Senin, 09 Mei 2011
Alan J. Pakula - Rollover (1981)
When the president of New York’s Borough National Bank is murdered in his office, banking troubleshooter Hub Smith (Kris Kristofferson) is sent in to sort out the bank's finances. When Hub sees the president’s wife, former movie star Lee Winters (Jane Fonda), being treated patronizingly by the board of directors, he supports her bid to become the new chairman. The two also become lovers. After obtaining a $500 million loan from Saudi Arabia to keep the bank afloat, they puzzle over why the Saudis do not withdraw the interest repayments. This leads them to uncover a plan by the Saudis to not 'rollover', or redeposit, their huge sums in the bank, and to withdraw all their money in cash all at once, something that banks will never be able to cope with and will end up bankrupting the Western world. Directed by Alan Pakula (The Pelican Brief).
Orion/Warner. Director Alan J. Pakula; Producer Bruce Gilbert; Screenplay David Shaber; Camera Giuseppe Rotunno; Editor Evan Lottman; Music Michael Small; Art Director George Jenkins
Although elegantly appointed and possessed of a provocative theme, Rollover is a fundamentally disappointing political-romantic thriller [from a story by David Shaber, Howard Kohn and David Weir] set in the rarified world of international high finance.
Coiffed and gowned to the hilt, Jane Fonda plays a former film star whose corporate big-wheel husband is mysteriously murdered. Bank troubleshooter Kris Kristofferson is called in to try to right the ailing firm, quickly begins consoling the widow by night as well as by day and soon accompanies her to Saudi Arabia to firm a deal for venture capital, which, while giving Fonda the board chairmanship, also hands the Arabs the final financial trump card.

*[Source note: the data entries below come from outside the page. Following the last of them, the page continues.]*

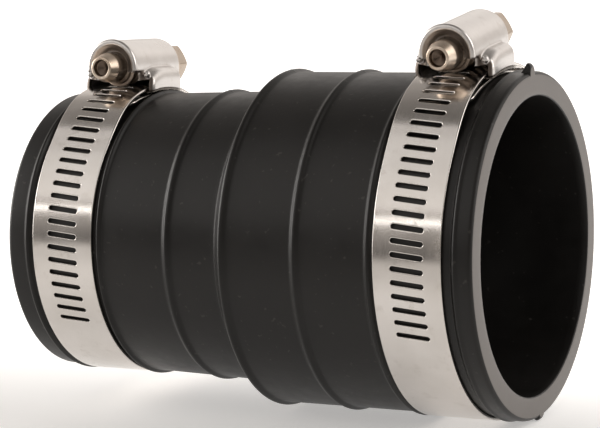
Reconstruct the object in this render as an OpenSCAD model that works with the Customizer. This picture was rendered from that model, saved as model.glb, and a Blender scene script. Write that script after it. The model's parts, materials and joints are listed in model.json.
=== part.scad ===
// Flexible reducing pipe coupling: a moulded rubber sleeve held by two worm-drive band clamps.
// Lengths are millimetres and angles are degrees.
// The sleeve's axis is X. The origin is the centre of the large mouth, +X leaves that mouth, and +Z is up.
// Angles round the sleeve are measured from +Z towards -Y, the side on which the slotted band is fed in.

/* [Pipe sockets] */
// Bore of the large socket, the outside of a nominal 2 inch pipe
large_bore_d = 60.3; // [59:0.1:61.5]
// Bore of the small socket, the outside of a nominal 1-1/2 inch pipe
small_bore_d = 48.3; // [44:0.1:50]
// Depth of the large socket
large_socket_depth = 50; // [44:0.5:51]

/* [Sleeve] */
// Overall length of the sleeve
sleeve_length = 106.5; // [104:0.5:116]
// Outer radius of the large body
large_body_r = 34.6; // [34:0.1:36]
// Outer radius of the small body beside the step
small_body_r = 30.45; // [30:0.05:31]
// Outer radius of the small body beside its clamp
small_neck_r = 29.85; // [29.6:0.05:30.4]
// Outer radius of the large lip
large_lip_r = 35.0; // [34.5:0.1:35.6]
// Outer radius of the small lip
small_lip_r = 29.6; // [29:0.1:30.4]
// Rounding of the outer edge of each mouth
lip_round = 1.0; // [0.4:0.1:1.6]
// How far each guide bead stands above its groove
bead_height = 0.9; // [0.5:0.1:1.1]
// Distance from the large mouth to the sharp step
step_at = 53.4; // [52.5:0.1:55]
// Distance from the large mouth to the plain ridge on the large body
large_ridge_at = 37.2; // [30:0.1:45]
// Distance from the large mouth to the plain ridge on the small body
small_ridge_at = 68.1; // [63:0.1:75]
// How far a plain ridge stands proud
ridge_height = 0.65; // [0.3:0.05:1.2]
// Height of the mould tab on the top of the large lip
top_tab_height = 1.9; // [1:0.1:2.5]
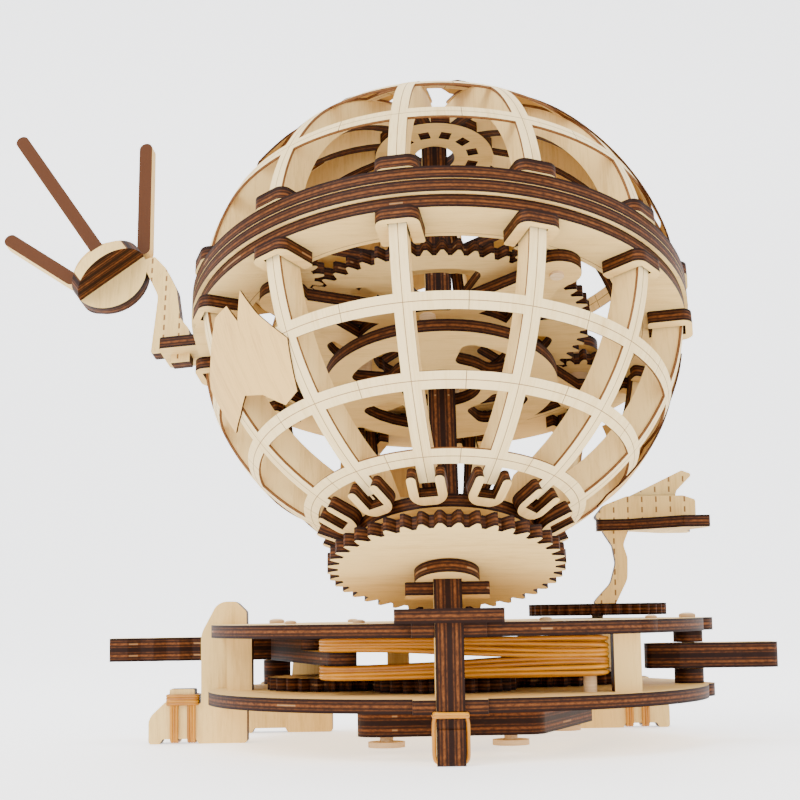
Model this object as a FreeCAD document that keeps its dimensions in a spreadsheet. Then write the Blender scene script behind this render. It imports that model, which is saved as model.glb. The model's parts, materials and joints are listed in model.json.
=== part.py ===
"""Table orrery of laser-cut plywood: a lattice globe on a leaning square column, over a two-plate base.

Frame: millimetres, +Z up, origin at the middle of the resting face of the front leg. The polar axis leans
back, towards +Y. Pieces of the globe are drawn in the globe frame: centre of the sphere at the origin and the
polar axis along +Z, then placed by globe_placement().
"""
import FreeCAD, Part
import math
import os

import Sketcher

Vector = FreeCAD.Vector
Rotation = FreeCAD.Rotation
Placement = FreeCAD.Placement

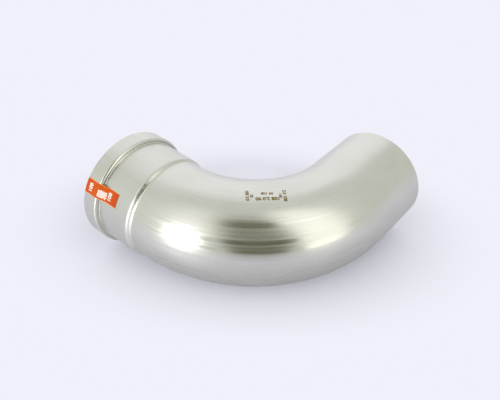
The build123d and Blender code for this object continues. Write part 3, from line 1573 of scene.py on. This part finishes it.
    def lamp(self) -> None:
        """Set up the softbox left of the camera."""
        box = self.softbox
        lamp = bpy.data.lights.new("left_softbox", "AREA")
        lamp.shape = "ELLIPSE"
        lamp.size, lamp.size_y = box.width, box.height
        lamp.energy = box.radiance * math.pi * box.width * box.height * math.pi / 4
        holder = bpy.data.objects.new("left_softbox", lamp)
        towards = direction(box.azimuth, box.elevation)
        lit = self.fitting.place(*self.lit_place, self.fitting.tube_radius)
        holder.location = lit + box.distance * towards
        holder.rotation_euler = towards.to_track_quat("Z", "Y").to_euler()
        bpy.context.scene.collection.objects.link(holder)

    def room(self) -> None:
        """Make the room's light: a bright sweep behind the part, grey sides, a dark opening in front."""
        world = bpy.data.worlds.new("studio_room")
        bpy.context.scene.world = world
        tree = empty_tree(world)
        view = add_node(tree, "TexCoord").outputs["Generated"]
        height = add_node(tree, "VectorMath", (view, (0, 0, 1)), operation="DOT_PRODUCT")
        layers = [(part.share(tree, view), part.light) for part in self.round_parts]
        layers += [(pane.share(tree, view), pane.glow(tree, height)) for pane in self.panes]
        layers.append((add_node(tree, "LightPath").outputs["Is Camera Ray"], linear(self.paper)))
        light = self.walls
        for share, other in layers:
            light = add_node(tree, "Mix", {"Factor": share, "A": light, "B": other}, data_type="RGBA")
        add_node(tree, "OutputWorld", {"Surface": add_node(tree, "Background", {"Color": light})})

    def camera(self) -> None:
        """Set up the camera."""
        right, up = Vector(self.camera_right), Vector(self.camera_up)
        back = right.cross(up).normalized()
        up = back.cross(right).normalized()
        lens = bpy.data.cameras.new("camera")
        lens.sensor_width = 36
        lens.lens = self.focal_length
        lens.shift_x, lens.shift_y = self.lens_shift
        lens.clip_start = 0.01
        holder = bpy.data.objects.new("camera", lens)
        axes = Matrix((right.normalized(), up, back)).transposed()
        holder.matrix_world = Matrix.Translation(self.camera_place) @ axes.to_4x4()
        bpy.context.scene.collection.objects.link(holder)
        bpy.context.scene.camera = holder

    def build(self) -> None:
        """Set up table, light and camera."""
        bpy.context.scene.view_settings.view_transform = "Standard"
        self.find_table()
        self.table()
        self.lamp()
        self.room()
        self.camera()


def main() -> None:
    """Build every piece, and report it."""
    logging.basicConfig(level=logging.INFO, format="%(name)s: %(message)s")
    fitting = Fitting.from_frame(frame["record"])
    log.info("%s", fitting)
    for part in (ElbowBody(fitting), ChamberRings(), PressIndicator(fitting), BendMarking(fitting)):
        for piece in part.build():
            log.info("%s: %d faces", piece.name, len(piece.data.polygons))
    Studio(fitting).build()


if __name__ == "__main__":
    main()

Eventually transpires that the Arabs decide not to 'rollover', or redeposit, their huge sums in the bank, which sends the banking community, Wall Street and the entire international financial network into chaos.
It's a scary theme, and Pakula's previously displayed expertise at conveying pervasive paranoia triggered by massive conspiracies at high levels is perfectly in tune with the story's aims. But there's a certain lack of reality, cued in part by numerous melodramatic contrivances.
(Color) Widescreen. Available on VHS. Extract of a review from 1981. Running time: 118 MIN.